Five Straight Lines: A history of music by Andrew Grant           $70
Ranging across time and space, this book takes us on a grand musical tour from music's origins in prehistory to the twenty-first century. Charting the leaps in technology, thought and practice that led to extraordinary revolutions of music in each age, the book takes us through medieval Europe, Renaissance Italy and Jazz era America to reveal the rich history of music we still listen to today. Gant brings to life the people who made the music, their techniques and instruments, as well as the places their music was played, from sombre churches to rowdy taverns, stately courts to our very own homes.

Wanderers: A history of women walking by Kerri Andrews         $28
A book about ten women over the past three hundred years who have found walking essential to their sense of themselves, as people and as writers. Wanderers traces their footsteps, from eighteenth-century parson's daughter Elizabeth Carter—o desired nothing more than to be taken for a vagabond in the wilds of southern England—to modern walker-writers such as Nan Shepherd and Cheryl Strayed. For each, walking was integral, whether it was rambling for miles across the Highlands, like Sarah Stoddart Hazlitt, or pacing novels into being, as Virginia Woolf did around Bloomsbury.
In Kiltumper: A year in an Irish garden by Niall Williams and Christine Breen           $43
Thirty-four years ago, when they were in their twenties, Niall Williams (author of This Is Happiness and History of the Rain) and Christine Breen made the impulsive decision to leave their lives in New York City and move to Christine's ancestral home in the town of Kiltumper in rural Ireland. In the decades that followed, the pair dedicated themselves to writing, gardening and living a life that followed the rhythms of the earth.
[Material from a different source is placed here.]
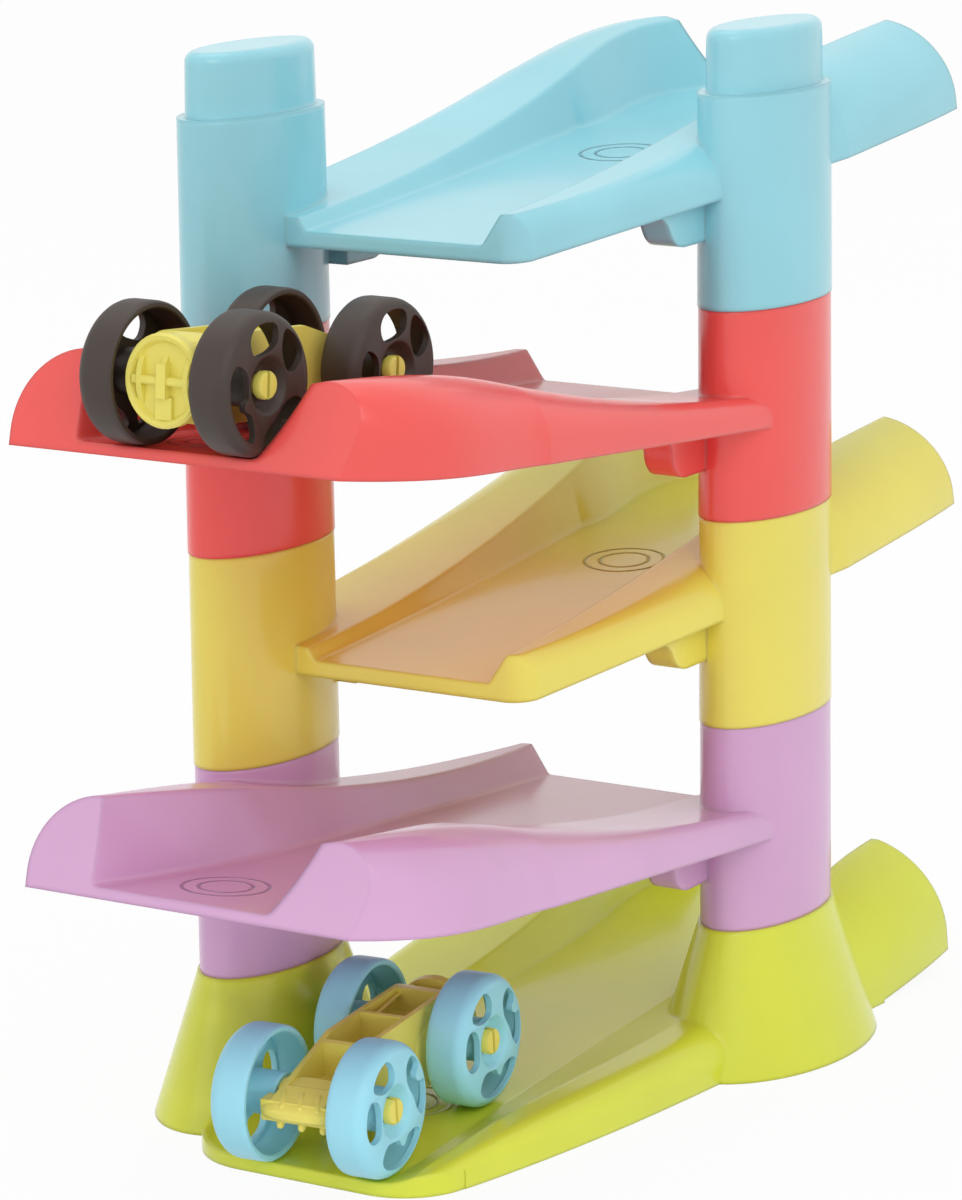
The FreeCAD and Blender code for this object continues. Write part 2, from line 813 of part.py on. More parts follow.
def radial_block(sketch, inner, outer, half_width, degrees):
    """A small rectangle standing along a radius at an angle."""
    along = (math.cos(math.radians(degrees)), math.sin(math.radians(degrees)))
    corners = []
    for radius, sideways in ((inner, -1), (outer, -1), (outer, 1), (inner, 1)):
        across = radius * along[0] - half_width * (sideways * along[1])
        up = radius * along[1] + half_width * (sideways * along[0])
        corners.append((across, up))
    closed_outline(sketch, corners)


LARGE_WINDOWS = ((20.0, 74.0), (-70.0, -16.0))
SMALL_WINDOWS = ((120.0, 134.0), (188.0, 206.0))


def wheel_body(label):
    """A cup-shaped wheel on a long hub, with four windows in its face. Its axle is the Y axis."""
    body = body_named(label)
    half = size("wheel_width") / 2
    radius = size("wheel_radius")
    rim = radius - size("wheel_rim")
    bore = size("pin_radius") + size("pin_clearance")
    floor = half - size("hub_recess_depth")
    inside = half - size("wheel_disc")
    sketch = sketch_on(body, label + "_profile", "XY_Plane")
    closed_outline(sketch, [
        (rim, -half),
        (radius - size("wheel_crown"), -half),
        (radius, -half + size("wheel_crown") * 4),
        (radius, half - size("wheel_shoulder")),
        (radius - size("wheel_shoulder"), half),
        (size("hub_recess"), half),
        (size("hub_recess"), floor),
        (bore, floor),
        (bore, -size("hub_reach")),
        (size("hub_radius"), -size("hub_reach")),
        (size("hub_radius"), inside),
        (rim, inside),
    ], {3: 2})
    turn = body.newObject("PartDesign::Revolution", label + "_turned")
    turn.Profile = sketch
    turn.ReferenceAxis = (sketch, ["V_Axis"])
    turn.Angle = 360.0
    doc.recompute()
    middle = (size("window_inner") + size("window_outer")) / 2
    half_width = (size("window_outer") - size("window_inner")) / 2
    windows = sketch_on(body, label + "_windows", "XZ_Plane")
    for start, end in LARGE_WINDOWS + SMALL_WINDOWS:
        arc_slot(windows, middle, half_width, start, end)
    pocket(body, label + "_window_cut", windows)
    lugs = sketch_on(body, label + "_lugs", "XZ_Plane", -half)
    for start, end in LARGE_WINDOWS:
        lug_inner = size("window_outer") - size("lug_height")
        radial_block(lugs, lug_inner, size("window_outer") + size("wheel_crown"), size("lug_width") / 2, (start + end) / 2)
    pad(body, label + "_lug_pad", lugs, size("wheel_disc"))
    return body


def chassis_body(label):
    """A ribbed wedge with a round tail, a wide nose bar and four split pins that carry the wheels."""
    body = body_named(label)
    half_base = size("wheelbase") / 2
    half_height = size("chassis_height") / 2
    half_nose = size("nose_height") / 2
    nose = half_base + size("nose_reach")
    tail = -half_base - size("tail_offset")
    ridge = nose - size("wedge_run")
    sketch = sketch_on(body, label + "_side", "XZ_Plane")
    closed_outline(sketch, [
        (tail, -half_height),
        (ridge, -half_height),
        (nose, -half_nose),
        (nose, half_nose),
        (ridge, half_height),
        (tail, half_height),
    ])
    pad(body, label + "_wedge", sketch, size("chassis_width"), both_ways=True)
    sketch = sketch_on(body, label + "_tail_circle", "XZ_Plane")
    circle(sketch, tail, ZERO, half_height)
    pad(body, label + "_tail", sketch, size("chassis_width"), both_ways=True)
    sketch = sketch_on(body, label + "_nose_outline", "XZ_Plane")
    rectangle(sketch, nose - size("nose_length"), nose, -half_nose, half_nose)
    pad(body, label + "_nose", sketch, size("nose_width"), both_ways=True)
    hollow_chassis(body, label, ridge, tail, nose)
    cross_tail(body, label, tail)
    add_pins(body, label)
    return body


def hollow_chassis(body, label, ridge, tail, nose):
    """Open cells above and below the middle web, parted by cross ribs."""
    rail = size("chassis_rail")
    rib = size("chassis_rib")
    side = size("chassis_width") / 2 - rail
    front = nose - size("nose_length") - rail
    step = (front - tail) / 3
    for above in (True, False):
        face = "top" if above else "bottom"
        offset = size("chassis_web") / 2 if above else -(size("chassis_web") / 2)
        sketch = sketch_on(body, label + "_" + face + "_cells", "XY_Plane", offset)
        for cell in range(3):
            rectangle(sketch, tail + step * cell + rib / 2, tail + step * (cell + 1) - rib / 2, -side, side)
        pocket(body, label + "_" + face + "_hollow", sketch, reverse=above)


def cross_tail(body, label, tail):
    """Four recesses in the tail, which leave a cross standing between them."""
    rib = size("chassis_rib") / 2
    rail = size("chassis_rail")
    side = size("chassis_width") / 2 - rail
    reach = size("chassis_height") / 2
    end = tail - reach
    sketch = sketch_on(body, label + "_cross", "YZ_Plane", end)
    for across in (-1, 1):
        for up in (-1, 1):
            inner = (rib * across, rib * up)
            outer = (side * across, (reach - rail * 2) * up)
            left, right = sorted((inner[0], outer[0]), key=number)
            low, high = sorted((inner[1], outer[1]), key=number)
            rectangle(sketch, left, right, low, high)
    pocket(body, label + "_cross_cut", sketch, reach - rib * 2, reverse=True)


def add_pins(body, label):
    """Axle bosses across the chassis, and a split pin with a snap head at each end of them."""
    half_track = size("track") / 2
    half_wheel = size("wheel_width") / 2
    boss = half_track - size("hub_reach") - size("side_play")
    head_start = half_track + half_wheel - size("hub_recess_depth") + size("side_play")
    tip = head_start + size("pin_head_length")
    places = (size("wheelbase") / 2, -(size("wheelbase") / 2))
    parts = (("boss", size("boss_radius"), boss), ("pin", size("pin_radius"), tip))
    for name, radius, reach in parts:
        sketch = sketch_on(body, label + "_" + name + "_circles", "XZ_Plane")
        for place in places:
            circle(sketch, place, ZERO, radius)
        pad(body, label + "_" + name + "s", sketch, reach * 2, both_ways=True)
    for side in (-1, 1):
        name = label + ("_left" if side > 0 else "_right")
        inner_plane = -head_start if side > 0 else tip
        sketch = sketch_on(body, name + "_head_circles", "XZ_Plane", inner_plane)
        for place in places:
            circle(sketch, place, ZERO, size("pin_head"))
        head = pad(body, name + "_heads", sketch, size("pin_head_length"))
        head.Reversed = True
        doc.recompute()
        slot = sketch_on(body, name + "_slots", "XZ_Plane", -tip if side > 0 else tip)
        half_slot = size("pin_slot") / 2
        for place in places:
            rectangle(slot, place - half_slot, place + half_slot, -size("pin_head") * 2, size("pin_head") * 2)
        pocket(body, name + "_slot_cut", slot, size("pin_slot_depth"), reverse=side > 0)


def finish(bodies):
    """Check every object, then write each piece to its own file."""
    doc.recompute()
    for item in doc.Objects:
        bad = [word for word in item.State if word in ("Invalid", "Error")]
        if bad:
            raise RuntimeError(item.Name + " is " + ", ".join(bad))
    os.makedirs("parts", exist_ok=True)
    for body in bodies:
        shape = body.Shape
        if shape.isNull() or not shape.isValid():
            raise RuntimeError(body.Label + " has no valid shape")
        print(body.Label, round(shape.Volume / 1000.0, 2), "cm3", len(shape.Solids), "solid")
        shape.exportStep("parts/" + body.Label + ".step")


def rotation_text(axis, degrees):
    return "rotation(vector(" + axis + "); " + degrees + ")"


def place_text(across, along, up, turns):
    """A placement for an expression: a point, then turns applied from the last one to the first."""
    point = "vector(" + across + "; " + along + "; " + up + ")"
    return "placement(" + point + "; " + " * ".join(turns) + ")"


def copy_of(master, label, placement):
    """Another piece of the same shape, placed by an expression that follows the sheet."""
    body = doc.addObject("PartDesign::Body", label)
    body.Label = label
    base = body.newObject("PartDesign::FeatureBase", label + "_shape")
    base.BaseFeature = master
    body.Tip = base
    body.setExpression("Placement", placement)
    doc.recompute()
    return body


def level_placement(index):
    """The place of one level in the stack, every second one turned half way round."""
    height = size("base_height") + size("pitch") * index
    turn = "180" if index % 2 else "0"
    return place_text(size("footprint_shift").text, "0", height.text, [rotation_text("0; 0; 1", turn)])


def car_placement(name, trough, level_height, turned_level):
    """Stand the car on the floor of a trough, its wheels a small gap above that plane."""
    side = -1 if turned_level else 1
    x = size(name + "_x")
    high_x = size(trough + "_high_place")
    low_x = size(trough + "_low_place")
    rise = size(trough + "_floor_high") - size(trough + "_floor_low")
    floor = size(trough + "_floor_low") + rise * (x * side - low_x) / (high_x - low_x)
    slope = "atan((" + rise.text + ") / (" + (high_x - low_x).text + "))"
    radius = (size("wheel_radius") + size("roll_gap")).text
    across = (size("footprint_shift") + x).text + " - " + str(side) + " * " + radius + " * sin(" + slope + ")"
    up = (level_height + floor).text + " + " + radius + " * cos(" + slope + ")"
    tilt = rotation_text("0; 1; 0", str(-side) + " * " + slope)
    turn = rotation_text("0; 0; 1", size(name + "_turn").text)
    return place_text(across, size(name + "_y").text, up, [tilt, turn])


def car(name, wheel, chassis, placement):
    """A chassis and its four wheels, which are named from the driver's point of view."""
    bodies = [copy_of(chassis, name + "_chassis", placement)]
    half_base = size("wheelbase") / 2
    half_track = size("track") / 2
    for end, along in (("front", half_base), ("rear", -half_base)):
        for side, across, turn in (("left", half_track, "0"), ("right", -half_track, "180")):
            label = name + "_" + end + "_" + side + "_wheel"
            local = place_text(along.text, across.text, "0", [rotation_text("0; 0; 1", turn)])
            bodies.append(copy_of(wheel, label, name + "_chassis.Placement * " + local))
    return bodies


# The stack of levels and the two cars

wheel_master = wheel_body("wheel")
chassis_master = chassis_body("chassis")
level_master = level_body("level")
base = base_body("green_base")
base.setExpression("Placement", level_placement(0))
pieces = [base]
for index, colour in enumerate(("purple", "yellow", "red", "blue")):
    pieces.append(copy_of(level_master, colour + "_level", level_placement(index + 1)))
red_height = size("base_height") + size("pitch") * 3
pieces += car("blue_car", wheel_master, chassis_master,
              car_placement("blue_car", "base", size("base_height"), False))
pieces += car("brown_car", wheel_master, chassis_master,
              car_placement("brown_car", "level", red_height, True))
finish(pieces)
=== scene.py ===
import json
import math

import bmesh
import bpy
from mathutils import Matrix, Vector
from mathutils.geometry import tessellate_polygon


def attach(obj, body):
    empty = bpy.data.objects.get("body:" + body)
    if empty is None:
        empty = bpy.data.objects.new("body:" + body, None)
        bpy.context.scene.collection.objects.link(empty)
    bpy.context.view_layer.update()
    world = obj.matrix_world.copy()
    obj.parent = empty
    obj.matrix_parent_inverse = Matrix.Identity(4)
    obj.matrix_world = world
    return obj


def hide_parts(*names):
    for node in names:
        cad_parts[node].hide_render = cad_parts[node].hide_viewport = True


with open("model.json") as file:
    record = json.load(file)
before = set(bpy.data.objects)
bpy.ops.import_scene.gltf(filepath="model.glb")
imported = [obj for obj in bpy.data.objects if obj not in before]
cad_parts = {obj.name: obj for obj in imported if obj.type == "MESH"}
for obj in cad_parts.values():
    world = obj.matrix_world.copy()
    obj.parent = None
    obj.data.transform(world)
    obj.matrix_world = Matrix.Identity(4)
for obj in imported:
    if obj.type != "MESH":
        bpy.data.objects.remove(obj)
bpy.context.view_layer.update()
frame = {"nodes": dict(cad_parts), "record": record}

scene = bpy.context.scene
scene.view_settings.view_transform = "Standard"


# Materials

MOTTLE_SCALE = 22.0
MOTTLE_DETAIL = 3.0
MOTTLE_LOW, MOTTLE_HIGH = 0.3, 0.7
DARK_SHARE, LIGHT_SHARE = 0.965, 1.025
SMOOTH_SHARE, ROUGH_SHARE = 0.88, 1.12
SKIN_GRAIN = 0.0005
SKIN_DETAIL = 2.0
SKIN_STRENGTH = 0.05
SKIN_HEIGHT = 0.0001
EDGE_SAMPLES = 8
COAT_ROUGHNESS = 0.06
GLOW_WEIGHT = 0.04
GLOW_DEPTH = (0.004, 0.003, 0.003)

# The levels' roughness times ROUGH_SHARE stays under 0.27, above which the denoiser draws patches.
LEVEL_ROUGHNESS = 0.24
LEVEL_COAT = 0.15
LEVEL_EDGE = 0.0026
CAR_ROUGHNESS = 0.4
BROWN_ROUGHNESS = 0.52
CAR_EDGE = 0.0004

LEVEL_COLOURS = {
    "lime_plastic": (0.69, 0.74, 0.045),
    "lilac_plastic": (0.66, 0.375, 0.62),
    "yellow_plastic": (0.84, 0.735, 0.115),
    "coral_plastic": (0.90, 0.095, 0.085),
    "blue_plastic": (0.30, 0.67, 0.76),
}
CAR_COLOURS = {
    "car_yellow_plastic": (0.83, 0.73, 0.14),
    "blue_wheel_plastic": (0.32, 0.71, 0.84),
    "brown_wheel_plastic": (0.046, 0.030, 0.022),
}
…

In 2019, with Christine in the final stages of recovery from cancer and the land itself threatened by the arrival of turbines just one farm over, Niall and Christine decided to document a year of living in their garden and in their small corner of a rapidly changing world.
Elephant Island by Leo Timmers               $30
A shipwrecked elephant makes his tiny island a home for the many friends who come to the rescue, building increasingly intricate constructions that turn Elephant Island into a fun park city.


The Language Lover's Puzzle Book: Lexical perplexities and cracking conundrums from across the globe by Alex Bellos         $28
Can you decipher the code of a long-lost civilisation? Or solve riddles in runes? Or will you get lost in translation? Crossing continents and borders, puzzle expert Alex Bellos has gathered more than one hundred of the world's best conundrums that celebrate the diversity of human language and culture, all while testing your deduction and intuition. Fun.